(Object modeling scripts)
***

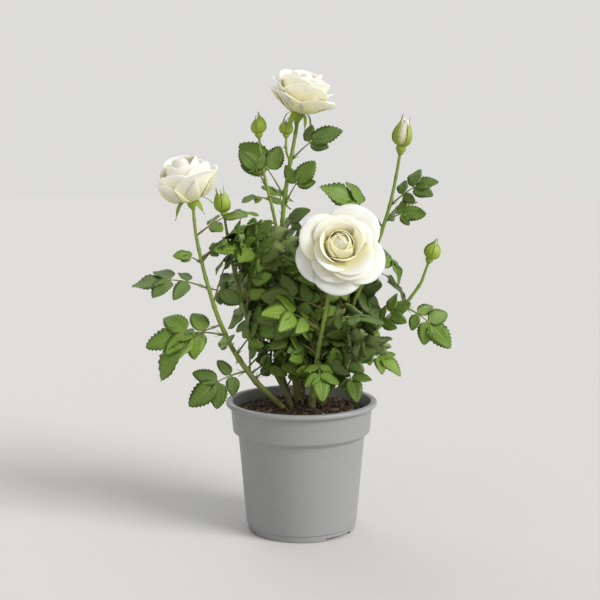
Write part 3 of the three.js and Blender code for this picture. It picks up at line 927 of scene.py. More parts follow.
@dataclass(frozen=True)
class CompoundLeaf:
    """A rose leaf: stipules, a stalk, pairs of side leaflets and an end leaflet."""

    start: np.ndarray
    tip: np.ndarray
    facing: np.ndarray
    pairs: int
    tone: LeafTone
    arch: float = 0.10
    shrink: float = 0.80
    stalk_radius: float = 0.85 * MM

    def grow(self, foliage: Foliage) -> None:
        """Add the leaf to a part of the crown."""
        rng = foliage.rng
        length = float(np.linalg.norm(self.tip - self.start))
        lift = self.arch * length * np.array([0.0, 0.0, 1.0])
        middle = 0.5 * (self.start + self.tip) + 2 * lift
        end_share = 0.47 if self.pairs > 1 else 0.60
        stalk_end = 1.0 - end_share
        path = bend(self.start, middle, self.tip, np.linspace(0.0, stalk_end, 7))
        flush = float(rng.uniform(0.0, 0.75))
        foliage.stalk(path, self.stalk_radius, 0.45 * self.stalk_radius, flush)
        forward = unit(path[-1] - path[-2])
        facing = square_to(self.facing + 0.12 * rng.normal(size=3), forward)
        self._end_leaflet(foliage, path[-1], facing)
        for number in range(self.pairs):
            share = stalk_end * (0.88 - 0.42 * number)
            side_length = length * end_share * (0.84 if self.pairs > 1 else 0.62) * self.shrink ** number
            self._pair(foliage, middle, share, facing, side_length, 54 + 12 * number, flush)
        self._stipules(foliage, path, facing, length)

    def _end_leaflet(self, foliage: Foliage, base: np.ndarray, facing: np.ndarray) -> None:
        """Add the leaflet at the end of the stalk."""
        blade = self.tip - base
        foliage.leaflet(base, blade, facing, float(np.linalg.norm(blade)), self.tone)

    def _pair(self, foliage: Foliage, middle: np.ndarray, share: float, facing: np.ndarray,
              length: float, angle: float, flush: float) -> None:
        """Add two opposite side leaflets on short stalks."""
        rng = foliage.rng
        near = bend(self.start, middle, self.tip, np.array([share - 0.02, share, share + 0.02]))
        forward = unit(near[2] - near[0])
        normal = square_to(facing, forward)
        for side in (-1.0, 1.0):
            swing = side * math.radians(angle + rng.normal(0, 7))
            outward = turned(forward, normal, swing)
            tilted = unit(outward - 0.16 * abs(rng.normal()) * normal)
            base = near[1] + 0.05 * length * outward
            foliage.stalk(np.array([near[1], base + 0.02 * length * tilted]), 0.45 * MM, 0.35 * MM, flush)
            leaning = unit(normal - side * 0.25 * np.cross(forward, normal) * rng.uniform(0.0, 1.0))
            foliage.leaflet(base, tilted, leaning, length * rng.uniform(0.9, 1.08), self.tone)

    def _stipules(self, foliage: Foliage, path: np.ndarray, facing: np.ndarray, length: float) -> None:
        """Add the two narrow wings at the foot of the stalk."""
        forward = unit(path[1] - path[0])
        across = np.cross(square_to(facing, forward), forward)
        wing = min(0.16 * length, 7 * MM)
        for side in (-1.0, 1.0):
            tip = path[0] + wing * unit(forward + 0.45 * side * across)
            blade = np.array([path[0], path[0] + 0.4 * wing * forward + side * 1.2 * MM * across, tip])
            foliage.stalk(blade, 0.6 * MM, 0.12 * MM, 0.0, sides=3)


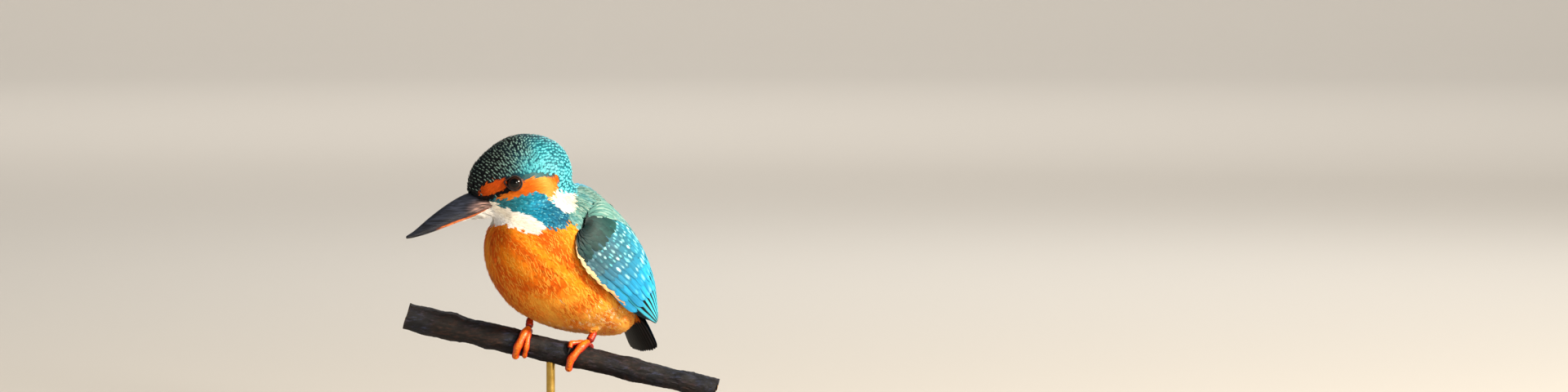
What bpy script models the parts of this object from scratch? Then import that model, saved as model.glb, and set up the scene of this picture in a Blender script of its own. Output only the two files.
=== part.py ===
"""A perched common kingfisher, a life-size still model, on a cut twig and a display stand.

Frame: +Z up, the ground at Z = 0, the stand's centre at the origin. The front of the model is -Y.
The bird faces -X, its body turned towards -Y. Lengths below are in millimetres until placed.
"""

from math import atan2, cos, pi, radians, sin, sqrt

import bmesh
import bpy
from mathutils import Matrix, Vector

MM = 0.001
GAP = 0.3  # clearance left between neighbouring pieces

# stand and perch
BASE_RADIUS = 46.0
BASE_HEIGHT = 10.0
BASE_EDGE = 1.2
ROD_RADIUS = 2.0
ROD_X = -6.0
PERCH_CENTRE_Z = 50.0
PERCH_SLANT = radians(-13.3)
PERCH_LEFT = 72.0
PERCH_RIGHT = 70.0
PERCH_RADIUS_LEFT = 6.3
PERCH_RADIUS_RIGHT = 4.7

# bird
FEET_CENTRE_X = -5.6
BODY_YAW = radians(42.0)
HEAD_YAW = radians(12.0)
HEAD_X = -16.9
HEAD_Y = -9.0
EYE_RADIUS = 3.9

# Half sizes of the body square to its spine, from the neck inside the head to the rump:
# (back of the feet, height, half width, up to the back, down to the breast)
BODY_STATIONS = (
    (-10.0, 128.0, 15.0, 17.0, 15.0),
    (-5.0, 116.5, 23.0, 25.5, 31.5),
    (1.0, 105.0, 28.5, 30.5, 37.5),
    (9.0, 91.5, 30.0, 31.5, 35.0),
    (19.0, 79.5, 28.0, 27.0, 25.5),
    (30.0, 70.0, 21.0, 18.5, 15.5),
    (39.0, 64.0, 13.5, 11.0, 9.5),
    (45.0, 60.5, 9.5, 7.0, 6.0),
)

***

▶ [The task] Return, word for word, every line from the line with "What bpy script" to the final line of the data.

▶ [Output of the exercise]
What bpy script models the parts of this object from scratch? Then import that model, saved as model.glb, and set up the scene of this picture in a Blender script of its own. Output only the two files.
=== part.py ===
"""A perched common kingfisher, a life-size still model, on a cut twig and a display stand.

Frame: +Z up, the ground at Z = 0, the stand's centre at the origin. The front of the model is -Y.
The bird faces -X, its body turned towards -Y. Lengths below are in millimetres until placed.
"""

from math import atan2, cos, pi, radians, sin, sqrt

import bmesh
import bpy
from mathutils import Matrix, Vector

MM = 0.001
GAP = 0.3  # clearance left between neighbouring pieces

# stand and perch
BASE_RADIUS = 46.0
BASE_HEIGHT = 10.0
BASE_EDGE = 1.2
ROD_RADIUS = 2.0
ROD_X = -6.0
PERCH_CENTRE_Z = 50.0
PERCH_SLANT = radians(-13.3)
PERCH_LEFT = 72.0
PERCH_RIGHT = 70.0
PERCH_RADIUS_LEFT = 6.3
PERCH_RADIUS_RIGHT = 4.7

# bird
FEET_CENTRE_X = -5.6
BODY_YAW = radians(42.0)
HEAD_YAW = radians(12.0)
HEAD_X = -16.9
HEAD_Y = -9.0
EYE_RADIUS = 3.9

# Half sizes of the body square to its spine, from the neck inside the head to the rump:
# (back of the feet, height, half width, up to the back, down to the breast)
BODY_STATIONS = (
    (-10.0, 128.0, 15.0, 17.0, 15.0),
    (-5.0, 116.5, 23.0, 25.5, 31.5),
    (1.0, 105.0, 28.5, 30.5, 37.5),
    (9.0, 91.5, 30.0, 31.5, 35.0),
    (19.0, 79.5, 28.0, 27.0, 25.5),
    (30.0, 70.0, 21.0, 18.5, 15.5),
    (39.0, 64.0, 13.5, 11.0, 9.5),
    (45.0, 60.5, 9.5, 7.0, 6.0),
)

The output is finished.